For the quarter ended September 2008, the standalone revenue of Indian Hotels Company Ltd (IHCL) increased 8% y-o-y to Rs3,678.2 million, but the EBITDA margin declined 459 bps to 24.4%.
Reported net profit declined 4.8% y-o-y to Rs506.6 million; however, adjusted PAT increased 21.7% y-o-y to Rs600.6 million.
The deepening global credit crisis and the consequent slowdown in the world economy is expected to lead to a considerable slowdown in the Indian tourism sector, which will have a cascading effect on the Indian hospitality industry.
Corporates as well as leisure travellers would seek to cut their travel expenditure as earnings slow down.
During the quarter, IHCL’s occupancy rate decreased 2-3% yoy due to seasonal fluctuations, whereas ARRs increased 10-15% y-o-y.

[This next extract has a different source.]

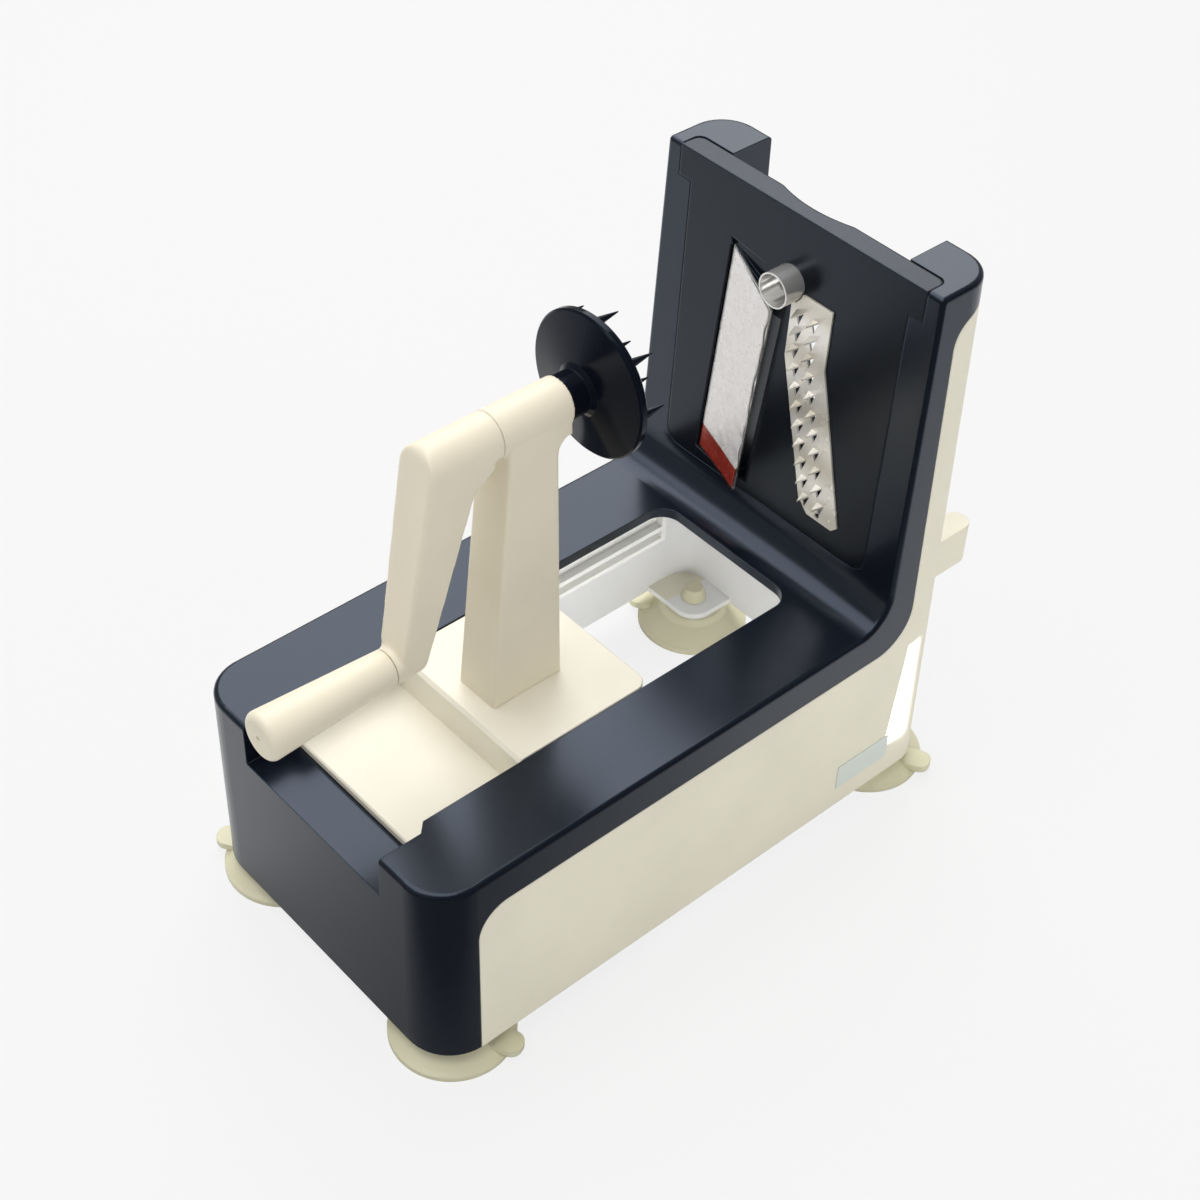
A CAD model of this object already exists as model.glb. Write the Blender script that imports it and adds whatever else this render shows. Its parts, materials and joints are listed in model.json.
import json
import math

import bmesh
import bpy
from mathutils import Matrix, Vector


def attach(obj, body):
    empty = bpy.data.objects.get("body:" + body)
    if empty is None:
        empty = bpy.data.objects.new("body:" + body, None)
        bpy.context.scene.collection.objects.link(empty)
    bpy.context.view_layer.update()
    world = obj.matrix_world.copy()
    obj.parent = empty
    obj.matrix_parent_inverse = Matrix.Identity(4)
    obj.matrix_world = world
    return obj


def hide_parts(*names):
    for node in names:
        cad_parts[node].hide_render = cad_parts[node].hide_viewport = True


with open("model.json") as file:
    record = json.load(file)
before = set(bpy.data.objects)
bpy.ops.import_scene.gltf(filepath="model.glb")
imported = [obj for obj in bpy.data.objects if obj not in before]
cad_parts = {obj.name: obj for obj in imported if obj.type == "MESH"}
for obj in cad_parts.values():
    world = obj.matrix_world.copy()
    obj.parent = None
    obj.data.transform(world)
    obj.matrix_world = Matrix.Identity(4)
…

With the onset of the peak season, ARRs were revised upwards recently. We expect the occupancy rates and ARRs to remain stable for the remaining quarters of FY09, in contrast to the general trend.

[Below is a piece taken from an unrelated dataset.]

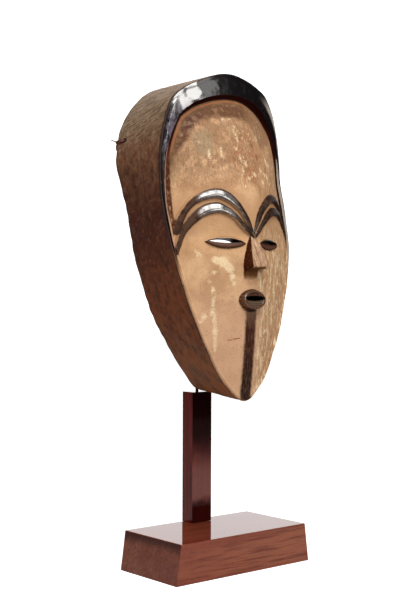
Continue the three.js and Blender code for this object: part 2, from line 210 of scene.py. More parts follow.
# Height of the brows over the face, and the distance outside their edge, for points of the face
def browRelief(x, height):
    rise = np.zeros(len(x))
    reach = np.full(len(x), 60.0)
    for part, sign in (("near", -1), ("far", 1)):
        near = np.nonzero((height > 140) & (height < 235) & (sign * x > -9) & (sign * x < 100))[0]
        spots = np.stack([sign * x[near], height[near]], -1)
        for table in brows[part]:
            line = splineRows(table, brows["samples"])
            tangent = np.gradient(line[:, :2], axis=0)
            tangent /= np.linalg.norm(tangent, axis=1, keepdims=True)
            gaps = spots[:, None] - line[None, :, :2]
            nearest = np.argmin((gaps**2).sum(-1), 1)
            gap = gaps[np.arange(len(near)), nearest]
            ahead = tangent[nearest]
            side = gap[:, 1] * ahead[:, 0] - gap[:, 0] * ahead[:, 1]
            distance = np.linalg.norm(gap, axis=1)
            half = line[nearest, 2] / 2
            t = nearest / (brows["samples"] - 1)
            ends = np.minimum(1, brows["tip"] + 6 * np.minimum(t, 1 - t)) * np.clip(0.3 + half / 6, 0, 1)
            share = np.sign(side) * distance / half
            ridge = brows["rise"] * ends * np.interp(share, brows["profileAt"], brows["profile"])
            rise[near] = np.maximum(rise[near], ridge)
            reach[near] = np.minimum(reach[near], distance - half)
    return rise, reach


# Eyes, each as an almond between two corners, with a slit right through the face
eyes = {
    "inner": (9.0, 163.2), "outer": (57.0, 166.2), "above": 6.6, "below": 6.8, "swell": 2.5,
    "slitInner": (14.5, 165.0), "slitOuter": (52.7, 167.4), "slitAbove": 3.1, "slitBelow": 1.7,
}


def almondMiddle(inner, outer, part):
    return inner[1] + (outer[1] - inner[1]) * part


def almondSwell(part, tall):
    return tall * np.sin(np.pi * np.clip(part, 0, 1)) ** 0.8


# A point's share along an almond, its height over the middle line, the almond's half height there, and how
# far the point is past the corners
def inAlmond(x, height, inner, outer, above, below):
    part = (np.abs(x) - inner[0]) / (outer[0] - inner[0])
    offset = height - almondMiddle(inner, outer, part)
    tall = np.where(offset > 0, almondSwell(part, above), almondSwell(part, below))
    return part, offset, tall, np.maximum(inner[0] - np.abs(x), np.abs(x) - outer[0])


# Height of the lids over the face, and how far a point is outside them
def lidRelief(x, height):
    corners = eyes["inner"], eyes["outer"]
    part, offset, tall, past = inAlmond(x, height, *corners, eyes["above"], eyes["below"])
    tall = np.maximum(tall, 0.05)
    share = np.abs(offset) / tall
    rise = eyes["swell"] * np.sqrt(np.clip(1 - share**4, 0, 1)) * np.minimum(1, tall / 3)
    reach = np.maximum(np.abs(offset) - tall, past)
    return np.where((part > 0) & (part < 1) & (share < 1), rise, 0), reach


# How far a point is outside the slit, and how far above the line between its corners
def slitGap(x, height):
    corners = eyes["slitInner"], eyes["slitOuter"]
    _, offset, tall, past = inAlmond(x, height, *corners, eyes["slitAbove"], eyes["slitBelow"])
    return np.maximum(np.abs(offset) - tall, past), offset


print("form tables ready")


# Helpers for nodes: sockets fed, a node with its inputs, sums, a soft step, a mix of two colours, noise
def feed(tree, socket, value):
    if isinstance(value, bpy.types.NodeSocket):
        tree.links.new(value, socket)
    else:
        socket.default_value = value


def feedAll(tree, node, values):
    for name, value in values.items():
        feed(tree, node.inputs[name], value)


def addNode(tree, kind, inputs=None, **settings):
    made = tree.nodes.new(kind)
    for name, value in settings.items():
        setattr(made, name, value)
    feedAll(tree, made, inputs or {})
    return made


def calc(tree, operation, *values):
    return addNode(tree, "ShaderNodeMath", dict(enumerate(values)), operation=operation).outputs[0]


def calcRow(tree, operation, values):
    out = values[0]
    for value in values[1:]:
        out = calc(tree, operation, out, value)
    return out


def plus(tree, *values):
    return calcRow(tree, "ADD", values)


def minus(tree, *values):
    return calcRow(tree, "SUBTRACT", values)


def times(tree, *values):
    return calcRow(tree, "MULTIPLY", values)


def most(tree, *values):
    return calcRow(tree, "MAXIMUM", values)


# From 0 at low to top at high, which may be the smaller of the two
def fade(tree, value, low, high, top=1.0):
    made = addNode(tree, "ShaderNodeMapRange", {0: value, 1: low, 2: high, 4: top},
                   interpolation_type="SMOOTHSTEP")
    return made.outputs[0]


def tint(tree, factor, below, above):
    return addNode(tree, "ShaderNodeMix", {0: factor, 6: below, 7: above}, data_type="RGBA").outputs[2]


# Noise whose patches are size millimetres across, stretched along each axis by the three numbers in stretch
def noise(tree, vector, size, detail=3.0, rough=0.5, stretch=(1, 1, 1), shift=0.0, bend=0.0):
    mapped = addNode(tree, "ShaderNodeMapping", {"Vector": vector,
                                                 "Location": (shift, shift * 0.7, shift * 1.3),
                                                 "Scale": [1000 / (size * s) for s in stretch]})
    return plainNoise(tree, mapped.outputs[0], detail, rough, bend)


def plainNoise(tree, vector, detail, rough, bend=0.0):
    return addNode(tree, "ShaderNodeTexNoise", {"Vector": vector, "Scale": 1.0, "Detail": detail,
                                                "Roughness": rough,
                                                "Distortion": bend}).outputs[0]


def turned(tree, vector, degreesAbout):
    turn = [math.radians(angle) for angle in degreesAbout]
    return addNode(tree, "ShaderNodeMapping", {"Vector": vector, "Rotation": turn}).outputs[0]


def mark(tree, name):
    return addNode(tree, "ShaderNodeAttribute", attribute_name=name).outputs["Fac"]


def markVector(tree, name):
    return addNode(tree, "ShaderNodeAttribute", attribute_name=name).outputs["Vector"]


def objectPlace(tree):
    return addNode(tree, "ShaderNodeTexCoord").outputs["Object"]


def axes(tree, vector):
    return addNode(tree, "ShaderNodeSeparateXYZ", {0: vector}).outputs


def tone(red, green, blue):
    linear = [c / 255 / 12.92 if c <= 10 else ((c / 255 + 0.055) / 1.055) ** 2.4 for c in (red, green, blue)]
    return (*linear, 1.0)


def tones(table):
    return {name: tone(*value) for name, value in table.items()}


def newGroup(name, inputs, outputs):
    tree = bpy.data.node_groups.new(name, "ShaderNodeTree")
    kinds = {"vector": "NodeSocketVector", "value": "NodeSocketFloat", "colour": "NodeSocketColor"}
    for label, kind in inputs:
        tree.interface.new_socket(label, in_out="INPUT", socket_type=kinds[kind])
    for label, kind in outputs:
        tree.interface.new_socket(label, in_out="OUTPUT", socket_type=kinds[kind])
    return tree, tree.nodes.new("NodeGroupInput").outputs, tree.nodes.new("NodeGroupOutput").inputs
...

In FY10, we expect the ARRs and the occupancy rate to take a hit due to the widening effect of the slowdown.
IHCL has hotels across various segments and geographies. Currently, the luxury segment contributes a majority of the revenue.
However, there is a growing trend towards mid- and lower-priced hotels, which are comparatively less susceptible to the fall in the occupancy rate and the ARRs.
The company has planned aggressive capacity expansions for its Ginger Hotels chain, the budget hotel segment, and has launched the Gateway brand, which is positioned between Ginger and ICHL’s luxury chain.
Our DCF-based fair value estimate of Rs40 reflects a downside of 19% from the current market price. Hence, we downgrade our rating to SELL.